Conciliando cinema, televisão e
teatro, atuou nas peças “Vestido de Noiva” (1958), “Oração para uma Negra”
(1959) e “Quarto de Despejo” (1961), onde interpreta a escritora Carolina Maria
de Jesus (1914-1977), moradora da favela do Canindé, na zona norte de São
Paulo.
NA TELEDRAMATURGIA
A primeira telenovela veio em
1965, em “A Deusa Vencida”, na TV Excelsior. Três anos depois, em 1968, estreia
na TV Globo com a trama “Passo dos Ventos”, onde interpretou uma mãe de santo,
e, em 1969, torna-se a primeira protagonista negra na novela “A Cabana do Pai
Tomás”, onde trabalhou ao lado do amigo e ator Sérgio Cardoso (1925-1972).
Na Globo, onde é contratada há
quase 50 anos, fez mais de 30 novelas. Entre as de maior destaque estão “O Bem-Amado”
(1973), “Helena” (1975), “Sinhá Moça” –1ª e 2ª versão (1986/2006)– e “Memorial
de Maria Moura” (1994). A minissérie “Na Forma da Lei” (2010), foi a sua última
atuação na emissora desde então.
Seus
trabalhos mais recentes no cinema foram em “O Vendedor de Pássaros” (2015) e em
“As Filhas do Vento” (2005).
Perseguida pelo racismo, Ruth de
Souza costuma dizer em entrevistas que sempre teve que brigar muito por bons
papeis ao longo de seus mais de 70 anos de interpretações. Mas agradece
constantemente aos autores Janete Clair (1925-1983) e Dias Gomes (1922-1999)

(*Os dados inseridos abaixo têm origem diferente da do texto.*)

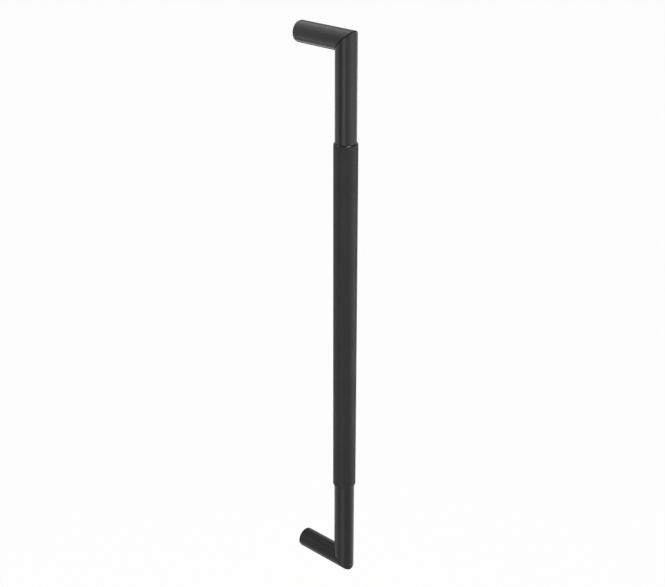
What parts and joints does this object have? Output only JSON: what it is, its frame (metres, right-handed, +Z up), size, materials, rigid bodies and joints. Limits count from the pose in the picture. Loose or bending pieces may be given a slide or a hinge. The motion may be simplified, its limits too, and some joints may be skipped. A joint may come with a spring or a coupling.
{
  "type": "door pull handle",
  "caption": "Straight door pull handle: a round bar with mitred arms, a thicker textured grip sleeve, and threaded inserts with washers at its feet.",
  "frame": {"origin": "on the door face, midway between the two fixings, which are 300 mm above and below it", "axes": "+Z up along the bar, +Y into the door along the fixing bolts, so the handle stands out towards -Y; +X to the right seen from the front"},
  "size_m": [0.025, 0.0735, 0.622],
  "materials": {
    "black_coated_tube": "satin",
    "black_knurled_grip": "matte",
    "bare_steel": "satin",
    "black_nylon": "matte"
  },
  "bodies": {
    "root": {"bar_tube": "black_coated_tube", "upper_arm_tube": "black_coated_tube", "lower_arm_tube": "black_coated_tube", "grip_sleeve": "black_knurled_grip", "upper_corner_connector": "bare_steel", "lower_corner_connector": "bare_steel", "upper_foot_insert": "bare_steel", "lower_foot_insert": "bare_steel", "upper_foot_washer": "black_nylon", "lower_foot_washer": "black_nylon"}
  },
  "joints": []
}
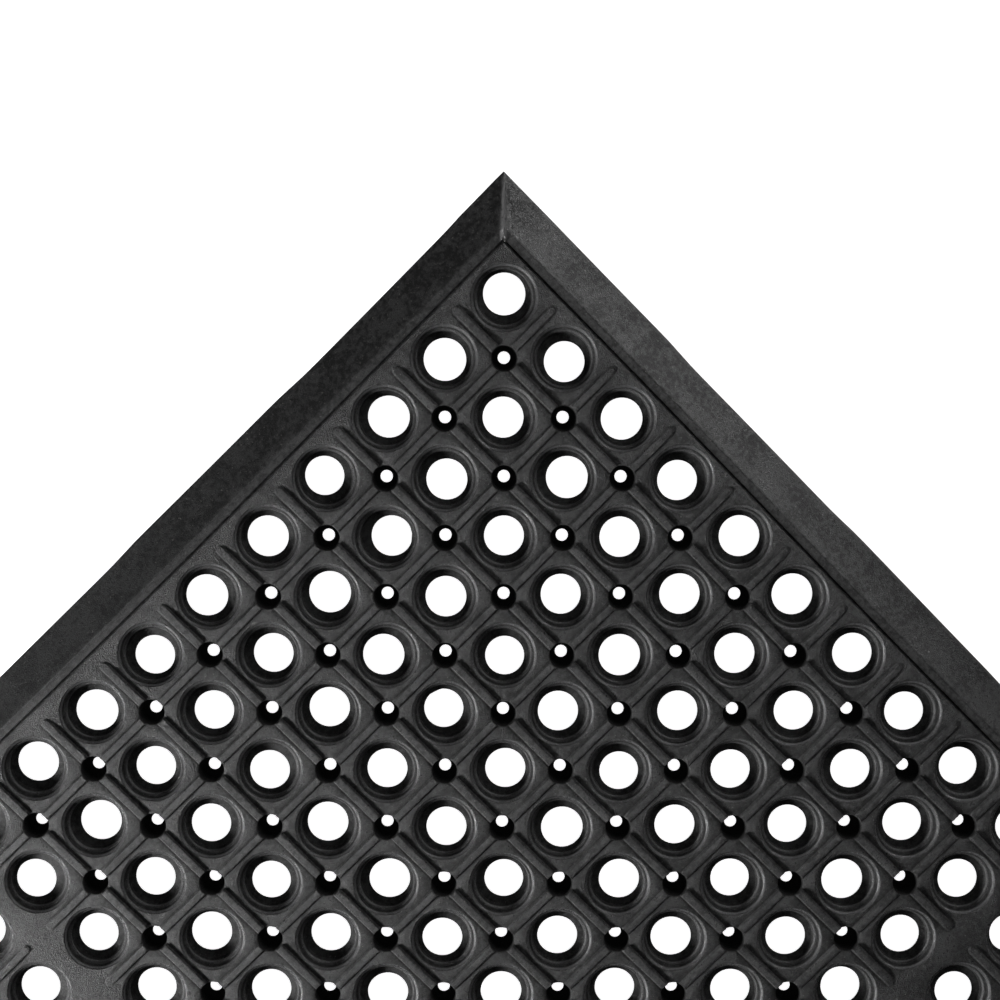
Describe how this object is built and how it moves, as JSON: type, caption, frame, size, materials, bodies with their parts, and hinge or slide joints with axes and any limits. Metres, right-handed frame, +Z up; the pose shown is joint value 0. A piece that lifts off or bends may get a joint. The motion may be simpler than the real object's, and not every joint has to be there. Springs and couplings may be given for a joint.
{
  "type": "anti fatigue mat",
  "caption": "Black rubber drainage anti-fatigue mat: a field of round drain holes and raised grip ribs, with bevelled mitred ramps on all sides.",
  "frame": {"origin": "middle of the mat's underside, on the floor", "axes": "+X across the width, +Y along the length, +Z up"},
  "size_m": [0.917, 1.507, 0.0095],
  "materials": {
    "field_rubber": "black moulded rubber, matt with a fine mottled skin and a faint waxy sheen on rib tops and rims",
    "ramp_rubber": "black moulded rubber, smoother and slightly shinier than the field, finely mottled"
  },
  "bodies": {
    "root": {"field_panel_r1_c1": "field_rubber", "field_panel_r1_c2": "field_rubber", "field_panel_r1_c3": "field_rubber", "field_panel_r2_c1": "field_rubber", "field_panel_r2_c2": "field_rubber", "field_panel_r2_c3": "field_rubber", "field_panel_r3_c1": "field_rubber", "field_panel_r3_c2": "field_rubber", "field_panel_r3_c3": "field_rubber", "field_panel_r4_c1": "field_rubber", "field_panel_r4_c2": "field_rubber", "field_panel_r4_c3": "field_rubber", "field_panel_r5_c1": "field_rubber", "field_panel_r5_c2": "field_rubber", "field_panel_r5_c3": "field_rubber", "ramp_left": "ramp_rubber", "ramp_right": "ramp_rubber", "ramp_front": "ramp_rubber", "ramp_back": "ramp_rubber"}
  },
  "joints": []
}
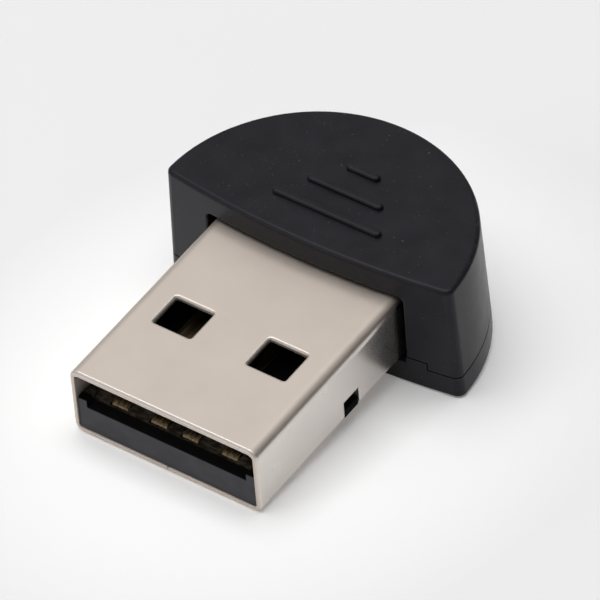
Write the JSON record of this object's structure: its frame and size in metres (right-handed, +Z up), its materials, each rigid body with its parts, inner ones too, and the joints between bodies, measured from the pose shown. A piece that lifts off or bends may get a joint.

pela possibilidade que proporcionaram a ela de representar personagens de maior
relevância na TV.
Em 2016, Ruth de Souza foi
homenageada na mostra “Pérola Negra”, que ficou em cartaz no CCBB de Brasília e
de São Paulo, onde foram exibidos 25 de seus trabalhos mais marcantes.